In this matter, as is evident from the record, concerned Magistrate while taking cognizance on the charge sheet did not take into account the entire facts and evidence in right perspective and took cognizance on the charge sheet without applying judicial mind. It also appears that cognizance was taken on the charge sheet against the applicants only on the ground that they are family members or relative of the husband of opposite party no. 2.
Having regard to the facts and circumstances of the case, keeping in view the allegations levelled against them in the FIR, the fact that there is no nexus between the demand said to have been made in the matter with these applicants and also the law laid down by the Apex Court in Eicher Tractors case (supra) andGeeta Mehrotra Vs. State of U.P. and others, 2012 (10) ADJ 464, the Court is of the view that the proceedings against the applicants were initiated with malafide intention and continuance of such proceeding is nothing but an abuse of process of law. The concerned Magistrate did not apply judicial mind while passing the impugned order. The impugned order suffers from infirmity and illegality and requires interference by this Court.

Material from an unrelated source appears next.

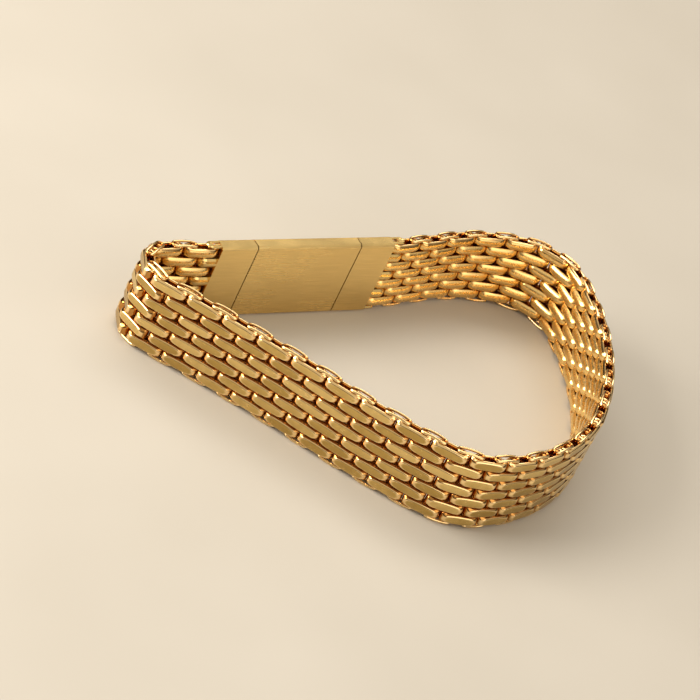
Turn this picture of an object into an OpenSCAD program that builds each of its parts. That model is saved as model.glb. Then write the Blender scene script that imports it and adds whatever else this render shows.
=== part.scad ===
// Mesh bracelet: a closed band of long ring links held by cross pins.
// Loose links and soldered frames take turns along the band, two plates end the mesh,
// and a plain clasp closes the loop. The band stands on its lower edge.
// Lengths in millimetres, angles in degrees.

/* [Band] */
// Distance from one cross pin to the next along the band
pin_pitch = 2.5; // [2.5:0.05:2.8]
// Distance from one row of links to the next across the band
row_pitch = 1.53; // [1.52:0.01:1.7]
// Rows of wide links, an odd number
row_count = 7; // [5:2:9]
// Soldered frames along the band
frame_count = 29; // [28:1:31]

/* [Links] */
// Width of a link across the band
link_width = 1.4; // [1.2:0.01:1.41]
// Radius of a link's round ends, seen from the band's edge
link_radius = 1; // [0.96:0.01:1]
// How far a link's round ends are centred beyond its pins
end_reach = 0.19; // [0:0.01:0.19]
// Radius of the hole round a pin
bore_radius = 0.45; // [0.44:0.01:0.48]
// Radius that rounds the wire from side to side
dome_radius = 0.85; // [0.75:0.01:1.2]
// Flat strips that make up the rounding
dome_strips = 5; // [3:2:7]
// Height of the polished flat above the middle of the pins
flat_height = 0.91; // [0.8:0.01:0.92]

/* [Pins and edges] */
// Radius of a cross pin
pin_radius = 0.33; // [0.28:0.01:0.34]
// Thickness of the round wire in the edge rings
edge_wire = 0.38; // [0.34:0.01:0.44]
// Gap between an edge ring and the row beside it
edge_gap = 0.12; // [0.12:0.01:0.2]
// How deep the edge rings are let into the pins
edge_bite = 0.06; // [0.04:0.01:0.1]

/* [Loop] */
// Radius of the fold at the left
fold_radius = 4.2; // [4:0.1:6]
// Radius of the near corner
near_radius = 10.5; // [8:0.5:14]
// Radius of the far corner
far_radius = 7.1; // [5:0.1:10]
// Length along the band from the first pin to the start of the fold
fold_lead = 5.8; // [3:0.1:9]

/* [Plates and clasp] */
// Pin pitches taken by the two plates and the clasp
closure_pitches = 12; // [10:1:14]
// Length of a plate
plate_length = 5.4; // [4:0.1:6]
// Bevel along the edges of the plates and the clasp
bevel = 0.3; // [0.15:0.05:0.4]
// Length of the tongue that enters the clasp
tongue_length = 2.6; // [2:0.1:3.5]
// Thickness of the tongue
tongue_thickness = 0.6; // [0.4:0.05:0.7]
// Gap left round the tongues and between the plates and the clasp
fit_gap = 0.15; // [0.12:0.01:0.2]

/* [Hidden] */
$fn = 48;

// Arcs of the loop seen from above, in order from the fold; a negative sweep bows inwards
RADIUS = 0;
SWEEP = 1;
ARCS = [
    [fold_radius, 138],
    [187, -7.5],
    [99, 9],
    [near_radius, 45],
    [28, 45.5],
    [46.5, 36],
    [far_radius, 81.5],
    [27.5, 26.5],
    [182, -14],
];
// The right side and the back, whose radii are worked out so that the loop closes
SIDE = 4;
BACK = 8;
START_HEADING = -141;

// How far the lugs run into a plate
lug_root = 0.5;
// How far a cut or a joined piece runs past the face that it meets
overrun = 1;

// Rows across the band
half_width = (row_count - 1) / 2 * row_pitch + link_width / 2 + edge_gap + edge_wire;
edge_level = half_width - edge_wire / 2;
loose_rows = [for (r = [0 : 2 : row_count - 1]) (r - (row_count - 1) / 2) * row_pitch];
frame_rows = [for (r = [1 : 2 : row_count - 2]) (r - (row_count - 1) / 2) * row_pitch];
edge_radius = pin_radius - edge_bite + edge_wire / 2;
dome_angle = asin(link_width / 2 / dome_radius);

// Loop
pin_count = 2 * frame_count + 2;
loop_length = (pin_count - 1 + closure_pitches) * pin_pitch;

function total(v, n) = n <= 0 ? 0 : v[n - 1] + total(v, n - 1);
function weighted(w, v, n) = n <= 0 ? [0, 0] : w[n - 1] * v[n - 1] + weighted(w, v, n - 1);
// Way travelled along an arc of radius 1 that starts at heading h and sweeps by w
function arc_step(h, w) = sign(w) * [sin(h + w) - sin(h), cos(h) - cos(h + w)];

sweeps = [for (a = ARCS) a[SWEEP]];
headings = [for (i = [0 : len(ARCS) - 1]) START_HEADING + total(sweeps, i)];
steps = [for (i = [0 : len(ARCS) - 1]) arc_step(headings[i], sweeps[i])];
given = [for (i = [0 : len(ARCS) - 1]) i == SIDE || i == BACK ? 0 : ARCS[i][RADIUS]];
rest = weighted(given, steps, len(ARCS));
closing = cross(steps[SIDE], steps[BACK]);
raw_radii = [
    for (i = [0 : len(ARCS) - 1])
        i == SIDE ? cross(steps[BACK], rest) / closing :
        i == BACK ? cross(rest, steps[SIDE]) / closing :
        given[i]
];
raw_lengths = [for (i = [0 : len(ARCS) - 1]) raw_radii[i] * abs(sweeps[i]) * PI / 180];
loop_scale = loop_length / total(raw_lengths, len(ARCS));
radii = loop_scale * raw_radii;
lengths = loop_scale * raw_lengths;
starts = [for (i = [0 : len(ARCS) - 1]) weighted(radii, steps, i)];
passed = [for (i = [0 : len(ARCS) - 1]) total(lengths, i)];

function wrapped(s) = s < 0 ? s + loop_length : s >= loop_length ? s - loop_length : s;
function arc_at(s, i = 0) = i == len(ARCS) - 1 || s < passed[i] + lengths[i] ? i : arc_at(s, i + 1);
function arc_point(s, i) =
    starts[i] + radii[i] * arc_step(headings[i], sign(sweeps[i]) * (s - passed[i]) / radii[i] * 180 / PI);
function loop_point(s) = arc_point(s, arc_at(s));

// Pins, moved so that the whole bracelet is centred on the origin
raw_pins = [for (i = [0 : pin_count - 1]) loop_point(wrapped(i * pin_pitch - fold_lead))];
pin_x = [for (p = raw_pins) p[0]];
pin_y = [for (p = raw_pins) p[1]];
middle = [min(pin_x) + max(pin_x), min(pin_y) + max(pin_y)] / 2;
pins = [for (p = raw_pins) p - middle];

// Closure on a straight line from the last pin back to the first
closure_length = norm(pins[0] - pins[pin_count - 1]);
plate_start = link_radius + end_reach + fit_gap;
lug_length = plate_start + lug_root;
cap_length = plate_start + plate_length;
clasp_length = closure_length - 2 * cap_length - 2 * fit_gap;

// Puts children on the line from point a to point b, centred along it and across the band
module between(a, b) {
    translate([(a[0] + b[0]) / 2, (a[1] + b[1]) / 2, half_width])
        rotate([0, 0, atan2(b[1] - a[1], b[0] - a[0])])
            children();
}

// Point on the rounding of a wide link's wire, at an angle from its crown
function dome_point(a) = [link_radius - dome_radius * (1 - cos(a)), dome_radius * sin(a)];

// Section of a wide link's wire at its distance from the pin, starting at a given radius
module wide_wire(inner) {
    polygon([
        [inner, -link_width / 2],
        for (i = [0 : dome_strips]) dome_point(dome_angle * (2 * i / dome_strips - 1)),
        [inner, link_width / 2],
    ]);
}

// Section of an edge ring's wire
module ring_wire() {
    translate([edge_radius, 0])
        rotate(22.5)
            circle(edge_wire / 2 / cos(22.5), $fn = 8);
}

// Wire bent half round a pin at the origin, open towards -x
module half_turn() {
    rotate([0, 0, -90])
        rotate_extrude(angle = 180)
            children();
}

// Straight stretch of the two wires of a ring, from x = 0 to x = length
module two_wires(length) {
    for (side = [0, 1])
        mirror([0, side, 0])
            rotate([90, 0, 90])
                linear_extrude(length)
                    children();
}

// Round end centred at x = reach, with the straight stretch that leads to it from a pin at x = start
module turned_end(start, reach) {
    translate([reach, 0, 0])
        half_turn()
            children();
    if (reach > start)
        translate([start, 0, 0])
            two_wires(reach - start)
                children();
}

// Ring round two pins: the first child is the section outside the pins, the second that between them
module ring(reach) {
    for (end = [0, 1])
        mirror([end, 0, 0])
            turned_end(pin_pitch / 2, reach)
                children(0);
    translate([-pin_pitch / 2, 0, 0])
        two_wires(pin_pitch)
            children(1);
}

// What lies below the polished flat, over a length along the band
module below_flat(length) {
    translate([-length / 2, -flat_height, -link_width])
        cube([length, flat_height + 2 * link_radius, 2 * link_width]);
}

// Wide link whose ends are hollow from a given radius: the bore, or 0 where it is soldered to its pins
module wide_link(inner) {
    intersection() {
        ring(pin_pitch / 2 + end_reach) {
            wide_wire(inner);
            wide_wire(bore_radius);
        }
        below_flat(pin_pitch + 4 * link_radius);
    }
}

module edge_ring() {
    ring(pin_pitch / 2) {
        ring_wire();
        ring_wire();
    }
}

// Half of a link or ring, from its round end past a pin at the origin to the plate at x = -length
module lug(reach, length) {
    turned_end(0, reach)
        children(0);
    translate([-length, 0, 0])
        two_wires(length)
            children(1);
}

// Cross pin that ends inside the edge rings
module pin() {
    cylinder(r = pin_radius, h = 2 * edge_level + edge_wire / 2, center = true);
}

module frame() {
    for (z = frame_rows)
        translate([0, 0, z])
            wide_link(0);
    for (z = [-edge_level, edge_level])
        translate([0, 0, z])
            edge_ring();
    for (x = [-pin_pitch / 2, pin_pitch / 2])
        translate([x, 0, 0])
            pin();
}

// Bar along x with bevelled edges, its outer face at the height of the links' flats
module bevelled_bar(length) {
    rotate([90, 0, 90])
        linear_extrude(length)
            polygon([
                [-flat_height, -half_width + bevel],
                [-flat_height, half_width - bevel],
                [-flat_height + bevel, half_width],
                [link_radius - bevel, half_width],
                [link_radius, half_width - bevel],
                [link_radius, -half_width + bevel],
                [link_radius - bevel, -half_width],
                [-flat_height + bevel, -half_width],
            ]);
}

// Plate with the last pin at the origin, its lugs towards +x and its tongue towards -x
module end_cap() {
    translate([-cap_length, 0, 0])
        bevelled_bar(plate_length);
    translate([-cap_length - tongue_length, -tongue_thickness / 2, -half_width / 2])
        cube([tongue_length + overrun, tongue_thickness, half_width]);
    for (z = frame_rows)
        translate([0, 0, z])
            intersection() {
                lug(end_reach, lug_length) {
                    wide_wire(0);
                    wide_wire(bore_radius);
                }
                below_flat(6 * link_radius);
            }
    for (z = [-edge_level, edge_level])
        translate([0, 0, z])
            lug(0, lug_length) {
                ring_wire();
                ring_wire();
            }
    pin();
}

module row_links() {
    color("#d9a84e")
        for (i = [0 : frame_count])
            between(pins[2 * i], pins[2 * i + 1])
                for (z = loose_rows)
                    translate([0, 0, z])
                        wide_link(bore_radius);
}

module link_frames() {
    color("#cf9c45")
        for (i = [0 : frame_count - 1])
            between(pins[2 * i + 1], pins[2 * i + 2])
                frame();
}

module end_cap_left() {
    color("#e0b45f")
        between(pins[pin_count - 1], pins[0])
            translate([closure_length / 2, 0, 0])
                end_cap();
}

module end_cap_right() {
    color("#e0b45f")
        between(pins[pin_count - 1], pins[0])
            mirror([1, 0, 0])
                translate([closure_length / 2, 0, 0])
                    end_cap();
}

module clasp() {
    slot_length = tongue_length + fit_gap;
    color("#d6a94f")
        between(pins[pin_count - 1], pins[0])
            difference() {
                translate([-clasp_length / 2, 0, 0])
                    bevelled_bar(clasp_length);
                for (x = [-clasp_length / 2 - overrun, clasp_length / 2 - slot_length])
                    translate([x, -tongue_thickness / 2 - fit_gap, -half_width / 2 - fit_gap])
                        cube([slot_length + overrun, tongue_thickness + 2 * fit_gap, half_width + 2 * fit_gap]);
            }
}

row_links();
link_frames();
end_cap_left();
end_cap_right();
clasp();
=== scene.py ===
import math

import bmesh
import bpy
import numpy as np
from mathutils import Matrix, Vector


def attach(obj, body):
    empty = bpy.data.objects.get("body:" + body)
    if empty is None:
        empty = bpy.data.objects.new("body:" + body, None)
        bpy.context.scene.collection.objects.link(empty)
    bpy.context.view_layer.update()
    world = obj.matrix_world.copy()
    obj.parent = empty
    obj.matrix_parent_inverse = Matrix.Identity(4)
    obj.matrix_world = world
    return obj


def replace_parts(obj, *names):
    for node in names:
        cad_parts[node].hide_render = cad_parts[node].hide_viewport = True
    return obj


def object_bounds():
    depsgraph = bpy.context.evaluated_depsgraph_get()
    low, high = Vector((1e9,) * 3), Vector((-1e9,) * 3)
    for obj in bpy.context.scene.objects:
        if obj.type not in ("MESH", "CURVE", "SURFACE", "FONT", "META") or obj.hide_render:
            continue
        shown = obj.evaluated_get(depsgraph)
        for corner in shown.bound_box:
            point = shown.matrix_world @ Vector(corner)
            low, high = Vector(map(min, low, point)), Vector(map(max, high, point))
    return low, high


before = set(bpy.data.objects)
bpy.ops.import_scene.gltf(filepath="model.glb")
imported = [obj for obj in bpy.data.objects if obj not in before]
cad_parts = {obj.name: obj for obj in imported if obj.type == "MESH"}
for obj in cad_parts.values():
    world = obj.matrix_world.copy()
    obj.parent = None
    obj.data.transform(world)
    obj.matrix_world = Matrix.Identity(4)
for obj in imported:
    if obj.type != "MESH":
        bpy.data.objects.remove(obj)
CAD_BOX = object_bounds()

MM = 0.001
RNG = np.random.default_rng(27)

# Sizes of the band as in its source, in millimetres
PIN_PITCH = 2.5
ROW_PITCH = 1.53
ROW_COUNT = 7
FRAME_COUNT = 29
LINK_WIDTH = 1.4
LINK_RADIUS = 1.0
END_REACH = 0.19
BORE_RADIUS = 0.45
DOME_RADIUS = 0.85
FLAT_HEIGHT = 0.91
PIN_RADIUS = 0.33
EDGE_WIRE = 0.38
EDGE_GAP = 0.12
EDGE_BITE = 0.06
HALF_WIDTH = (ROW_COUNT - 1) / 2 * ROW_PITCH + LINK_WIDTH / 2 + EDGE_GAP + EDGE_WIRE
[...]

In view of the above discussions, there is substance in the submissions made by the learned counsel for the applicants. The application is liable to be allowed and the proceedings in respect of the applicants are liable to be quashed.
Accordingly, the application u/s 482 Cr.P.C. is allowed.
The proceedings of Case No. 6052 of 2015 arising out of Case Crime No. 666 of 2014, under Sections 498-A, 323, 504, 506 IPC and Section 3/4 D.P. Act, Police Station Kotwali, District Budaun pending in the court of Chief Judicial Magistrate, Budaun are quashed against the applicants.